Saturday, October 31, 2009

Hallowe'en Birding


We are back in Cerro Azul and glad to be here. We arrived on October 28th and the following 2 days were consumed by meetings with our lawyer, the seller of the house, our facilitator, bank officers and their assistants, and shopping for more household items.

So today, October 31st, we ventured no farther than Las Nubes for lunch and then to a little store slightly further down the hill for a stalk of those small, creamy bananas we love (and which we share with the yardbirds.) At least a dozen more were on the stalk before Les took the photo, and we paid $1.50 for the stalk. Before lunch we tried to catch up on mail and organizing, but were distracted for almost 2 hours by birding. We stayed in the yard the whole time.
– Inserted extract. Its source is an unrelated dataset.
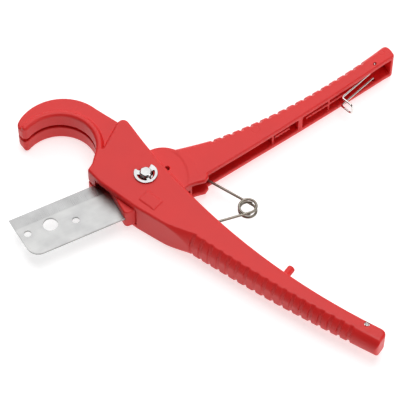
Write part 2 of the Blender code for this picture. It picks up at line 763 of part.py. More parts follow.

It all started when I looked out the window of the guest bedroom about 8:00 AM and spotted our first Bay-breasted Warbler for the yard. We scrambled outside, leaving our tea on the porch (where some tiny ants discovered it and were swarming all over and in the cup by the time I returned.) Bay-breasteds numbered at least 6, and we also saw several Tennessee Warblers, a Yellow-throated Warbler, a Blackburnian Warbler, a Northern Waterthrush, 2 American Redstarts, 3 Black-and-white Warblers, and a bright male Golden-Winged Warbler. As soon as the fog lifted, the Broad-winged Hawks made a strong push overhead - about 25 of them in groups of 2 to 8. Plain Xenops was another new yardbird, along with Green Honeycreeper, Southern Beardless-Tyrannulet and Streaked Saltator.

We started our fruit feeder yesterday, and the tanagers discovered it the same day. When we returned from errands about 5:30 PM yesterday, several Plain-colored Tanagers were sitting in a pine tree staring down at the empty banana skins and chattering impatiently. Les restocked it first thing this morning (we feed the birds before we have breakfast), and tanagers took full advantage of it until about 10:30 AM. Feeder birds included Plain-colored Tanager, Hepatic Tanager, Blue-gray Tanager, Palm Tanager and Thick-billed Euphonia. Other tanagers in the yard today (but not at the feeder) included Bay-headed, Golden-hooded and Crimson-backed.

Another first for the yard was a visual on Keel-billed Toucan - finally!

During cocktail hour late this afternoon, as we sat outside enjoying life, Les spotted a Rufous Motmot near the back of the house - it was a great way to end a great day.

Friday, October 2, 2009

Going Birding in the Neighborhood

On Monday September 28th, Les walked up the road a few steps to make a cell phone call. While he was chatting, he spotted the Tropical Screech-Owl at its day roost. After Les finished his call to Alberto, he called me and said, "Come out, and bring your bins!" After viewing the owl, we saw a few warblers about, so we followed the flock up the road a little farther. We spent about 30 or 40 minutes with this flock (our most concentrated birding of the trip), and it was such fun for a couple of warbler-starved Californians. We saw multiples of American Redstart, Blackburnian Warbler, Yellow-throated Warbler, Black-and-white Warbler, the usual tanagers plus Palm and Crimson-backed, and several Lesser Greenlets.

There were no vehicles on the roads during our mid-morning field trip. Later in the day a Cocoa Woodcreeper landed on one of the pine trees less than 20 feet from the kitchen door. We are liking this neighborhood more and more.